TASK GOAL
Exactly as given, repeat all of the entries.

EXTRACTED RECORDS
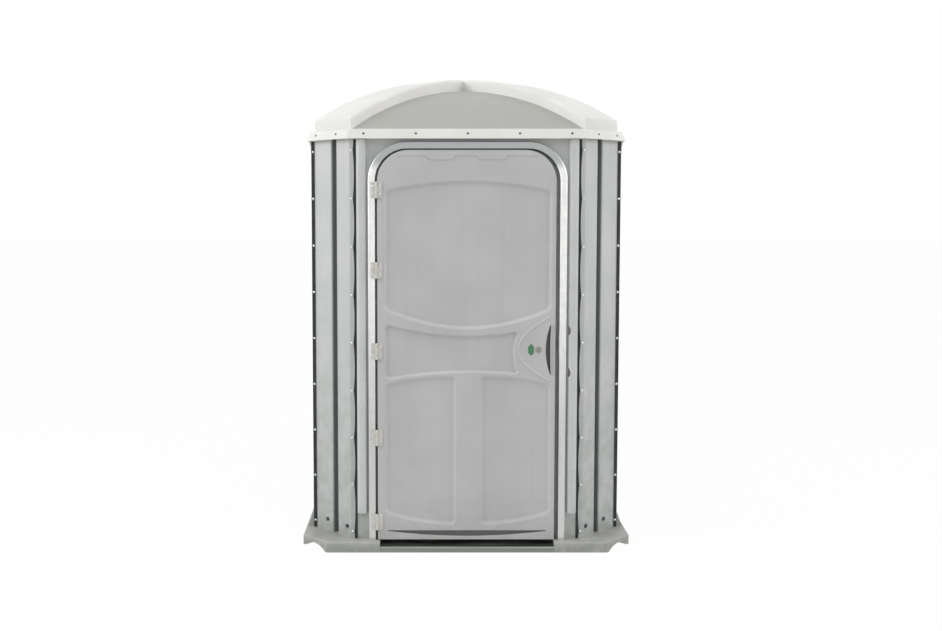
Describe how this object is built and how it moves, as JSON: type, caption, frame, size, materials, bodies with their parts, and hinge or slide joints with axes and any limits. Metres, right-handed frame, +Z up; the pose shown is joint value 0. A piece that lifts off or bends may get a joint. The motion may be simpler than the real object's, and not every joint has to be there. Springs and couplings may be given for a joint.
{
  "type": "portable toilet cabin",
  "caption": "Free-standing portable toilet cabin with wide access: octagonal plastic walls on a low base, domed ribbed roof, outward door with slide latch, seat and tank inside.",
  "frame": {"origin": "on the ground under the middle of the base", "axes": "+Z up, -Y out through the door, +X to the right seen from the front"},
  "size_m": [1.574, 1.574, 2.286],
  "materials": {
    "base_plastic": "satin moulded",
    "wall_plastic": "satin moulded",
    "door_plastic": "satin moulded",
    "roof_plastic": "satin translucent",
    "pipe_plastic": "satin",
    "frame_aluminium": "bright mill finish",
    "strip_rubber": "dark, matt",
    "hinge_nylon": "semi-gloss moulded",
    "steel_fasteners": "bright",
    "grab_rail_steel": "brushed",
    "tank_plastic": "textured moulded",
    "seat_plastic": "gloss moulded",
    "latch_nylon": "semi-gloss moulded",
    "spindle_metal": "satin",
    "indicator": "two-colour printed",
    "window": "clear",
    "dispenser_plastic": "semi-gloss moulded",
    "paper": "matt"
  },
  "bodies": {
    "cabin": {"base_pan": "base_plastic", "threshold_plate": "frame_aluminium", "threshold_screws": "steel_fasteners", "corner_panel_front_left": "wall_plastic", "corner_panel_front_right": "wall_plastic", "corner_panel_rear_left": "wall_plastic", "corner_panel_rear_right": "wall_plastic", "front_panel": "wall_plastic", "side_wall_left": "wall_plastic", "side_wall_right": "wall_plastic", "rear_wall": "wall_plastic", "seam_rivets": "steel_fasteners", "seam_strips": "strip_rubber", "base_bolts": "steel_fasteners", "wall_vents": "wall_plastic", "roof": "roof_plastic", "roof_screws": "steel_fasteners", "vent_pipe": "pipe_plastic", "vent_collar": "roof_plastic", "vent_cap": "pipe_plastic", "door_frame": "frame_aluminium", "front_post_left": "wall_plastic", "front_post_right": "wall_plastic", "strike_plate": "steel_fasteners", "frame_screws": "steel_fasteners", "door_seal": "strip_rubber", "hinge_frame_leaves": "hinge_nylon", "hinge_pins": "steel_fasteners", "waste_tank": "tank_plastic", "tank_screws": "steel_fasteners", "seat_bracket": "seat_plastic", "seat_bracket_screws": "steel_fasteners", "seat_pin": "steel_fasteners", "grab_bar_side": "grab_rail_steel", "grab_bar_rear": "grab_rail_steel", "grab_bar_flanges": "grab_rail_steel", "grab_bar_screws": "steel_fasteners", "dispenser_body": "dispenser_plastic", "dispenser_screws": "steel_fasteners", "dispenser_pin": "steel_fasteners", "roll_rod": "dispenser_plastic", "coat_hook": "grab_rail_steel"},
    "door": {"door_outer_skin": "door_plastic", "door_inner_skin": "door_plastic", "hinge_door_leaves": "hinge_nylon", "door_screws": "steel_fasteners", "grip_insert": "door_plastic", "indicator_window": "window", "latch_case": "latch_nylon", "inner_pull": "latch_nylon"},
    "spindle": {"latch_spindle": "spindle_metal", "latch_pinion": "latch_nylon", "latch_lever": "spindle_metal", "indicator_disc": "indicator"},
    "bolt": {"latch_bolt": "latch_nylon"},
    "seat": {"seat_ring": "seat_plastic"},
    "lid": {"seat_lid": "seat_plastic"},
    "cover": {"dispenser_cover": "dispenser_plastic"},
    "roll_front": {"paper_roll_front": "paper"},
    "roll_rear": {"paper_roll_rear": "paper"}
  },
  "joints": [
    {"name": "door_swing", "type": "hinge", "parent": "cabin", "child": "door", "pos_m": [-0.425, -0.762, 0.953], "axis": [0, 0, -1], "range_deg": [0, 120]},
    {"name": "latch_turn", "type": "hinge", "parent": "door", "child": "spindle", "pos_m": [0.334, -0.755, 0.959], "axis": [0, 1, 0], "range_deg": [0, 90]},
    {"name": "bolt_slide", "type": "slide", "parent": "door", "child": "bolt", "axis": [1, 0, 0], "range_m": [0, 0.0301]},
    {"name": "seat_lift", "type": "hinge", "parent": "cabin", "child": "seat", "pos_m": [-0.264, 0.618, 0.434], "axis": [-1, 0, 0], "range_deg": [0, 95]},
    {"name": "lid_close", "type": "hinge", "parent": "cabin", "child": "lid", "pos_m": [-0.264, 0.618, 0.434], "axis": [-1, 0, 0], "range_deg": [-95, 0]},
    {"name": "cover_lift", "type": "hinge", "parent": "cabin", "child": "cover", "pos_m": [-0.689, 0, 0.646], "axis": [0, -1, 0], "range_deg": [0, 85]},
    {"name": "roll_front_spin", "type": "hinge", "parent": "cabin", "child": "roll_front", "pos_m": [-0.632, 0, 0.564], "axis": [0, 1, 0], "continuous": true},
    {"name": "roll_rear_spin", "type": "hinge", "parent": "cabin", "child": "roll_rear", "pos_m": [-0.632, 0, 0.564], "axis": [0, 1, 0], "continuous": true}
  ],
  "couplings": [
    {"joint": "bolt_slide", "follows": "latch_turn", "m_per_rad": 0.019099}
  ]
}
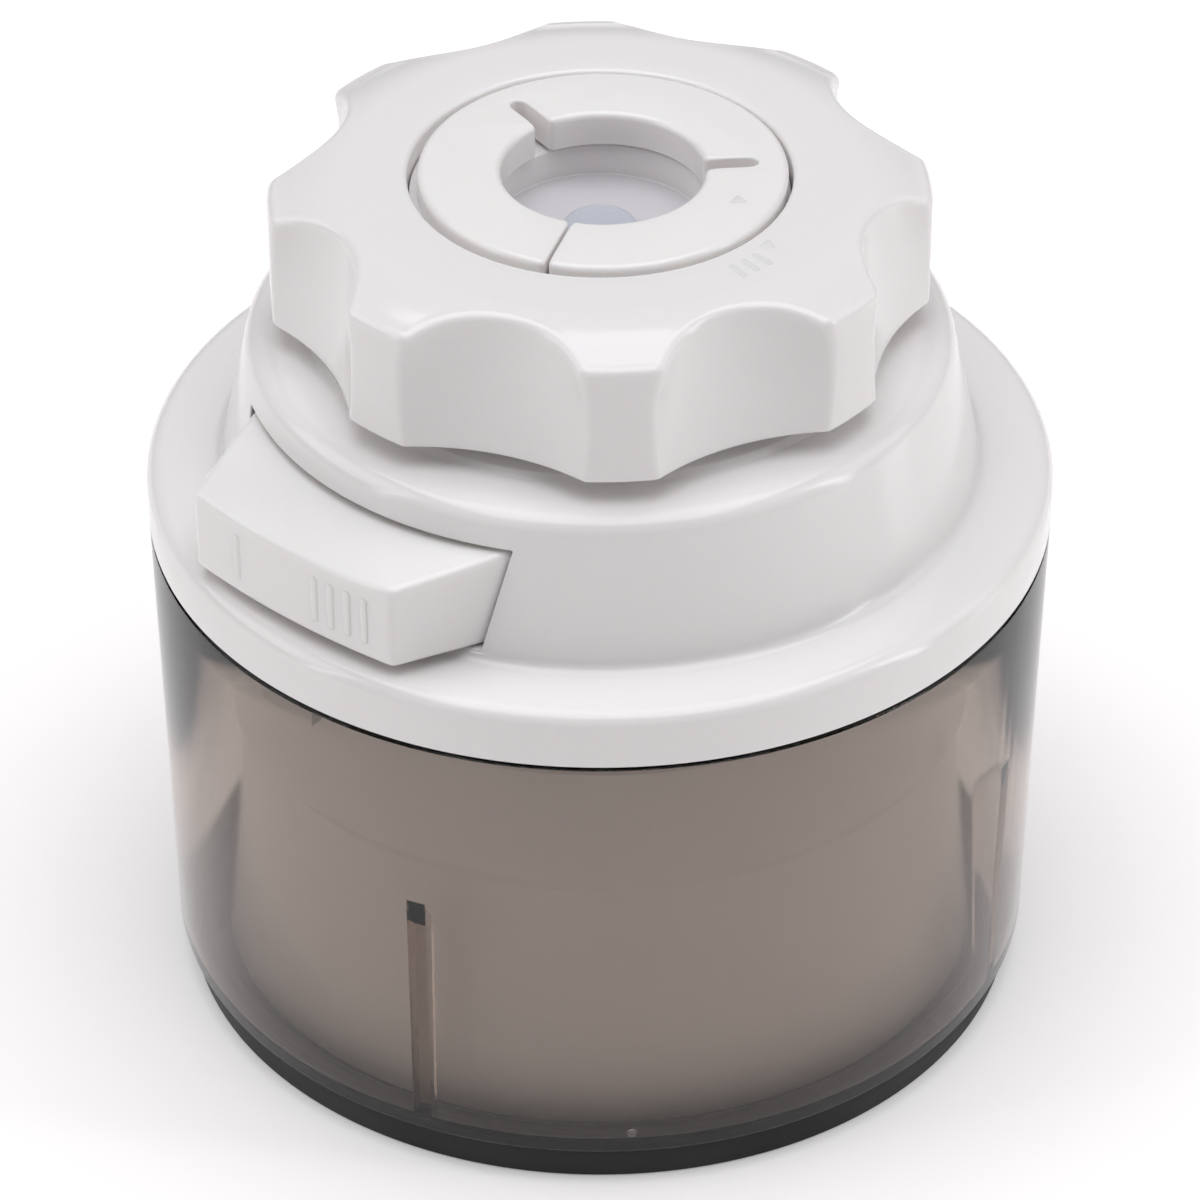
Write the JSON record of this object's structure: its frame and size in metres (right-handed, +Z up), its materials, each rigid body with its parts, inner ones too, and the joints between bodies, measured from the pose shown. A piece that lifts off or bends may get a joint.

RESULT OF THE EXERCISE
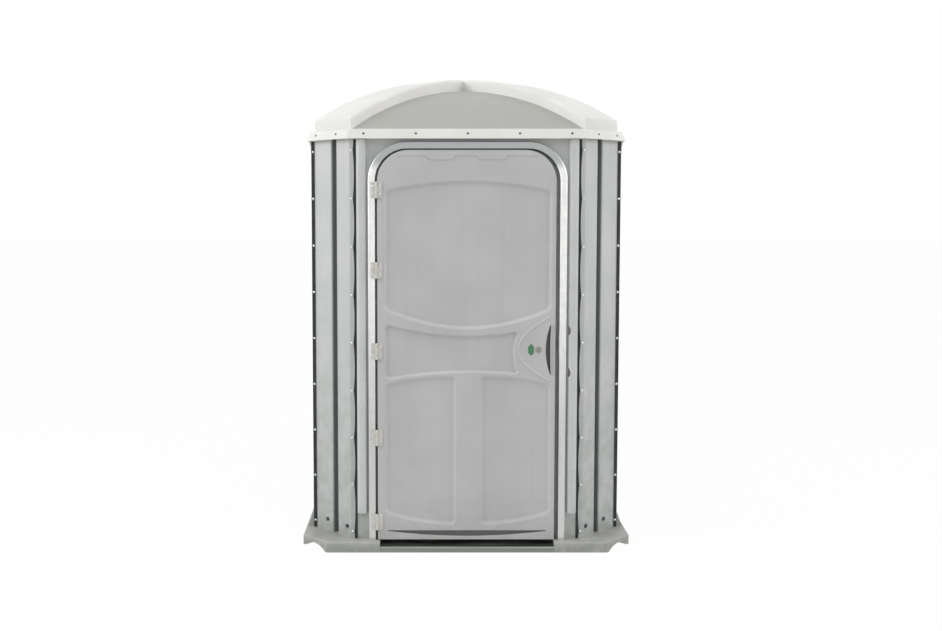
Describe how this object is built and how it moves, as JSON: type, caption, frame, size, materials, bodies with their parts, and hinge or slide joints with axes and any limits. Metres, right-handed frame, +Z up; the pose shown is joint value 0. A piece that lifts off or bends may get a joint. The motion may be simpler than the real object's, and not every joint has to be there. Springs and couplings may be given for a joint.
{
  "type": "portable toilet cabin",
  "caption": "Free-standing portable toilet cabin with wide access: octagonal plastic walls on a low base, domed ribbed roof, outward door with slide latch, seat and tank inside.",
  "frame": {"origin": "on the ground under the middle of the base", "axes": "+Z up, -Y out through the door, +X to the right seen from the front"},
  "size_m": [1.574, 1.574, 2.286],
  "materials": {
    "base_plastic": "satin moulded",
    "wall_plastic": "satin moulded",
    "door_plastic": "satin moulded",
    "roof_plastic": "satin translucent",
    "pipe_plastic": "satin",
    "frame_aluminium": "bright mill finish",
    "strip_rubber": "dark, matt",
    "hinge_nylon": "semi-gloss moulded",
    "steel_fasteners": "bright",
    "grab_rail_steel": "brushed",
    "tank_plastic": "textured moulded",
    "seat_plastic": "gloss moulded",
    "latch_nylon": "semi-gloss moulded",
    "spindle_metal": "satin",
    "indicator": "two-colour printed",
    "window": "clear",
    "dispenser_plastic": "semi-gloss moulded",
    "paper": "matt"
  },
  "bodies": {
    "cabin": {"base_pan": "base_plastic", "threshold_plate": "frame_aluminium", "threshold_screws": "steel_fasteners", "corner_panel_front_left": "wall_plastic", "corner_panel_front_right": "wall_plastic", "corner_panel_rear_left": "wall_plastic", "corner_panel_rear_right": "wall_plastic", "front_panel": "wall_plastic", "side_wall_left": "wall_plastic", "side_wall_right": "wall_plastic", "rear_wall": "wall_plastic", "seam_rivets": "steel_fasteners", "seam_strips": "strip_rubber", "base_bolts": "steel_fasteners", "wall_vents": "wall_plastic", "roof": "roof_plastic", "roof_screws": "steel_fasteners", "vent_pipe": "pipe_plastic", "vent_collar": "roof_plastic", "vent_cap": "pipe_plastic", "door_frame": "frame_aluminium", "front_post_left": "wall_plastic", "front_post_right": "wall_plastic", "strike_plate": "steel_fasteners", "frame_screws": "steel_fasteners", "door_seal": "strip_rubber", "hinge_frame_leaves": "hinge_nylon", "hinge_pins": "steel_fasteners", "waste_tank": "tank_plastic", "tank_screws": "steel_fasteners", "seat_bracket": "seat_plastic", "seat_bracket_screws": "steel_fasteners", "seat_pin": "steel_fasteners", "grab_bar_side": "grab_rail_steel", "grab_bar_rear": "grab_rail_steel", "grab_bar_flanges": "grab_rail_steel", "grab_bar_screws": "steel_fasteners", "dispenser_body": "dispenser_plastic", "dispenser_screws": "steel_fasteners", "dispenser_pin": "steel_fasteners", "roll_rod": "dispenser_plastic", "coat_hook": "grab_rail_steel"},
    "door": {"door_outer_skin": "door_plastic", "door_inner_skin": "door_plastic", "hinge_door_leaves": "hinge_nylon", "door_screws": "steel_fasteners", "grip_insert": "door_plastic", "indicator_window": "window", "latch_case": "latch_nylon", "inner_pull": "latch_nylon"},
    "spindle": {"latch_spindle": "spindle_metal", "latch_pinion": "latch_nylon", "latch_lever": "spindle_metal", "indicator_disc": "indicator"},
    "bolt": {"latch_bolt": "latch_nylon"},
    "seat": {"seat_ring": "seat_plastic"},
    "lid": {"seat_lid": "seat_plastic"},
    "cover": {"dispenser_cover": "dispenser_plastic"},
    "roll_front": {"paper_roll_front": "paper"},
    "roll_rear": {"paper_roll_rear": "paper"}
  },
  "joints": [
    {"name": "door_swing", "type": "hinge", "parent": "cabin", "child": "door", "pos_m": [-0.425, -0.762, 0.953], "axis": [0, 0, -1], "range_deg": [0, 120]},
    {"name": "latch_turn", "type": "hinge", "parent": "door", "child": "spindle", "pos_m": [0.334, -0.755, 0.959], "axis": [0, 1, 0], "range_deg": [0, 90]},
    {"name": "bolt_slide", "type": "slide", "parent": "door", "child": "bolt", "axis": [1, 0, 0], "range_m": [0, 0.0301]},
    {"name": "seat_lift", "type": "hinge", "parent": "cabin", "child": "seat", "pos_m": [-0.264, 0.618, 0.434], "axis": [-1, 0, 0], "range_deg": [0, 95]},
    {"name": "lid_close", "type": "hinge", "parent": "cabin", "child": "lid", "pos_m": [-0.264, 0.618, 0.434], "axis": [-1, 0, 0], "range_deg": [-95, 0]},
    {"name": "cover_lift", "type": "hinge", "parent": "cabin", "child": "cover", "pos_m": [-0.689, 0, 0.646], "axis": [0, -1, 0], "range_deg": [0, 85]},
    {"name": "roll_front_spin", "type": "hinge", "parent": "cabin", "child": "roll_front", "pos_m": [-0.632, 0, 0.564], "axis": [0, 1, 0], "continuous": true},
    {"name": "roll_rear_spin", "type": "hinge", "parent": "cabin", "child": "roll_rear", "pos_m": [-0.632, 0, 0.564], "axis": [0, 1, 0], "continuous": true}
  ],
  "couplings": [
    {"joint": "bolt_slide", "follows": "latch_turn", "m_per_rad": 0.019099}
  ]
}
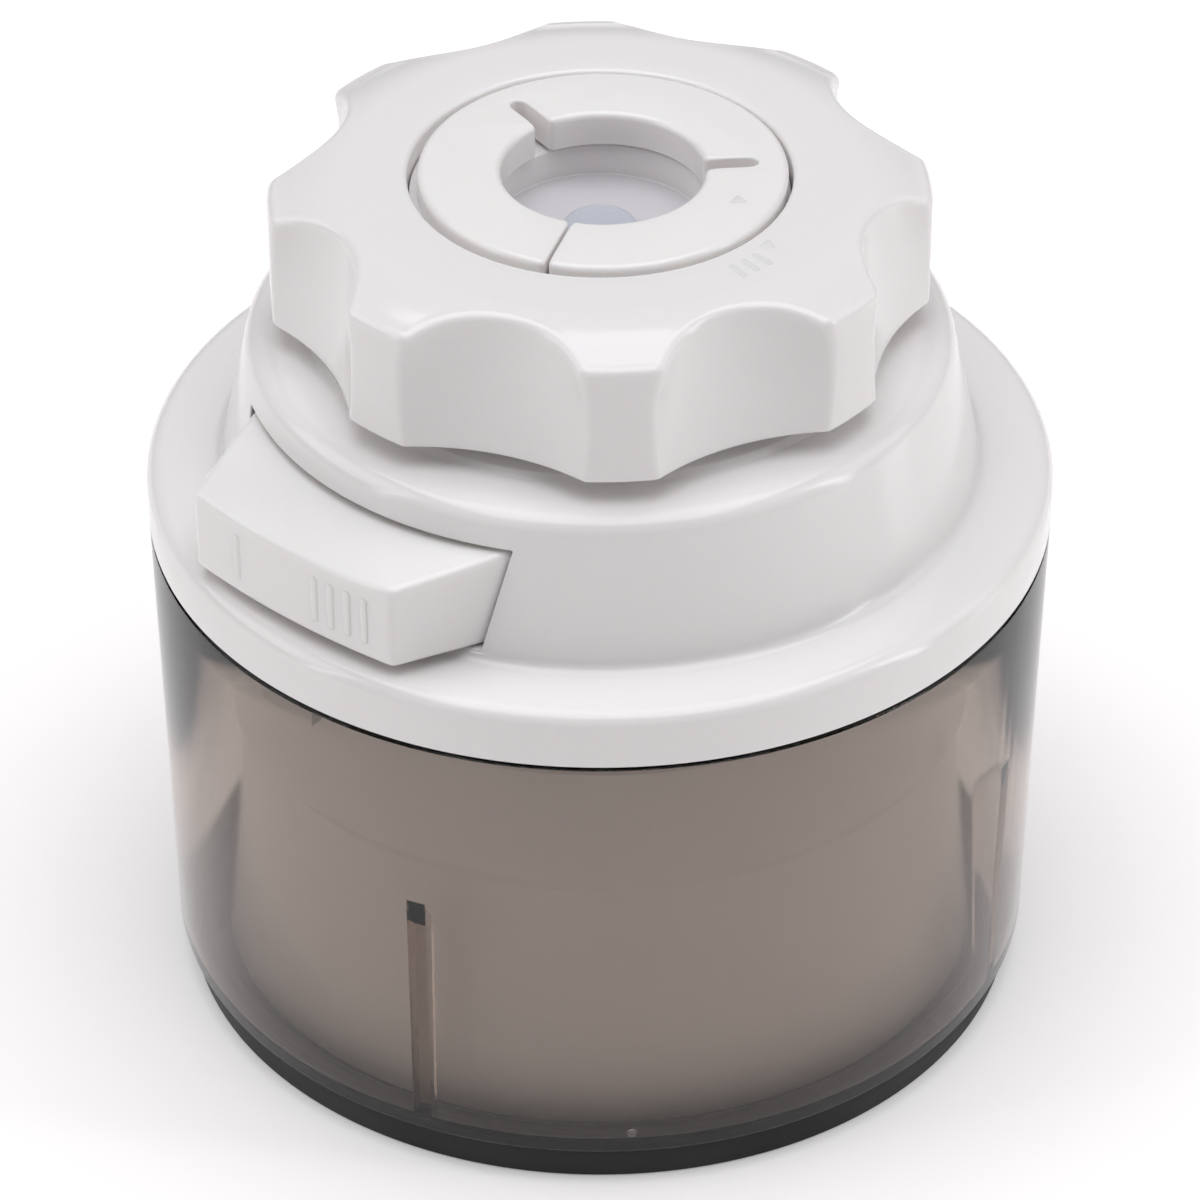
Write the JSON record of this object's structure: its frame and size in metres (right-handed, +Z up), its materials, each rigid body with its parts, inner ones too, and the joints between bodies, measured from the pose shown. A piece that lifts off or bends may get a joint.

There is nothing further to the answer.